How does the data below read from its first line through the line containing "carried along x."? Print those lines exactly.
%%
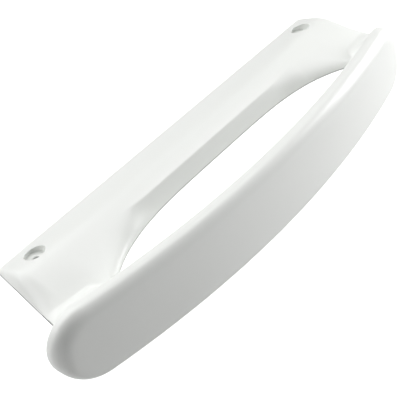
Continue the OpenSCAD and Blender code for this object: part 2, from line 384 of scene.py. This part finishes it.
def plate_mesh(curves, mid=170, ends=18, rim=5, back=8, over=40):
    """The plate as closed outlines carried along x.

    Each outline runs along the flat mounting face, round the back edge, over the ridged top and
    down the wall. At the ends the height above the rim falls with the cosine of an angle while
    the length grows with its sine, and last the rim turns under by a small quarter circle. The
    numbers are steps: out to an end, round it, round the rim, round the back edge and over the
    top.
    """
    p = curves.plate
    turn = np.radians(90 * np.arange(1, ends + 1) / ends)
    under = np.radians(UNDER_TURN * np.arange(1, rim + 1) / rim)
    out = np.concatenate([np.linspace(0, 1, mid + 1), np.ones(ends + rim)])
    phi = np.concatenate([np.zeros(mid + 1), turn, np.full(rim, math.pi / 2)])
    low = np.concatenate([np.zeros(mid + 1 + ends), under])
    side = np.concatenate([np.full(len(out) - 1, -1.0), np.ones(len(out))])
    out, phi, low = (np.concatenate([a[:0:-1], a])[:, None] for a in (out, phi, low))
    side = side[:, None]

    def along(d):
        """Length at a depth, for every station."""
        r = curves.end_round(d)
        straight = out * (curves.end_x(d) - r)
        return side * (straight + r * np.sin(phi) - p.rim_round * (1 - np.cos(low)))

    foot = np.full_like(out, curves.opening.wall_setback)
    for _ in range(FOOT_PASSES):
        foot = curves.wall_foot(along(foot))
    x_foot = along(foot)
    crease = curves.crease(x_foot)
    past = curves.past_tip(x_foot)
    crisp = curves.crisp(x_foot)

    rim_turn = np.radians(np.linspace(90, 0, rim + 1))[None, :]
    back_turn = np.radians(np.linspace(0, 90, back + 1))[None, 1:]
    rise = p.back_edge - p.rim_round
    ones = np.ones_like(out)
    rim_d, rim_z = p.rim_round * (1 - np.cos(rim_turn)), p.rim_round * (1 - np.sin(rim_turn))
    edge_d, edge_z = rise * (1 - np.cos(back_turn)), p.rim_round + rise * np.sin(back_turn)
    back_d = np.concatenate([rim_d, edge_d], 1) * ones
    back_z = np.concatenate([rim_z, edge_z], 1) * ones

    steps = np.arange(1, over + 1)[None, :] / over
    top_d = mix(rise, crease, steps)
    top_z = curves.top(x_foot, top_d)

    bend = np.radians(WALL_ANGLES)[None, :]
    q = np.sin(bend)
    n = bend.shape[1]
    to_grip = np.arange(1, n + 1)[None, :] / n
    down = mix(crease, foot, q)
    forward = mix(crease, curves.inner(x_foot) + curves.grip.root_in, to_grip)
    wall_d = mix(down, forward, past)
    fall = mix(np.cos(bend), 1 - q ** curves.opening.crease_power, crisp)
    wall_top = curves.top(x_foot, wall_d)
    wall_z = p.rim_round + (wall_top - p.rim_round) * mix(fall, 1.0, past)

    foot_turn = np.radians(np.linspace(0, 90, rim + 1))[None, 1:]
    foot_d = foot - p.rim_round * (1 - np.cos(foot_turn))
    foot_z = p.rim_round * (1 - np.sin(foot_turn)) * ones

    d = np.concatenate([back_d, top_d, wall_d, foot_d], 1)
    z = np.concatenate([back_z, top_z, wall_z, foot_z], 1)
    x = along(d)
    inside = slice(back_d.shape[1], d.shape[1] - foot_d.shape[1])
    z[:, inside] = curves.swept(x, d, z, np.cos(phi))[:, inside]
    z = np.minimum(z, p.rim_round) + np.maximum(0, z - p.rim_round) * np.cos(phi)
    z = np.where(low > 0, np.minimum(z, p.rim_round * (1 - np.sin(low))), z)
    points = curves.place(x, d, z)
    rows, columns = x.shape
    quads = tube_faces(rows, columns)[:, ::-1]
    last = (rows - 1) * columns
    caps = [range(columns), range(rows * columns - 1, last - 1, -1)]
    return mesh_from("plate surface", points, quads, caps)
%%
> **Solved problem**:
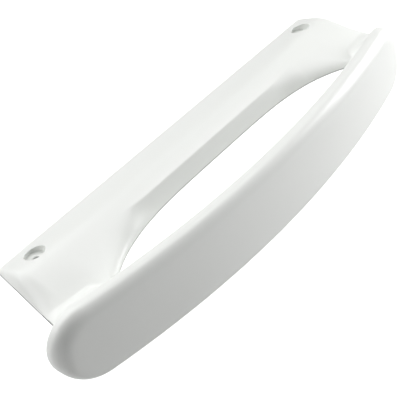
Continue the OpenSCAD and Blender code for this object: part 2, from line 384 of scene.py. This part finishes it.
def plate_mesh(curves, mid=170, ends=18, rim=5, back=8, over=40):
    """The plate as closed outlines carried along x.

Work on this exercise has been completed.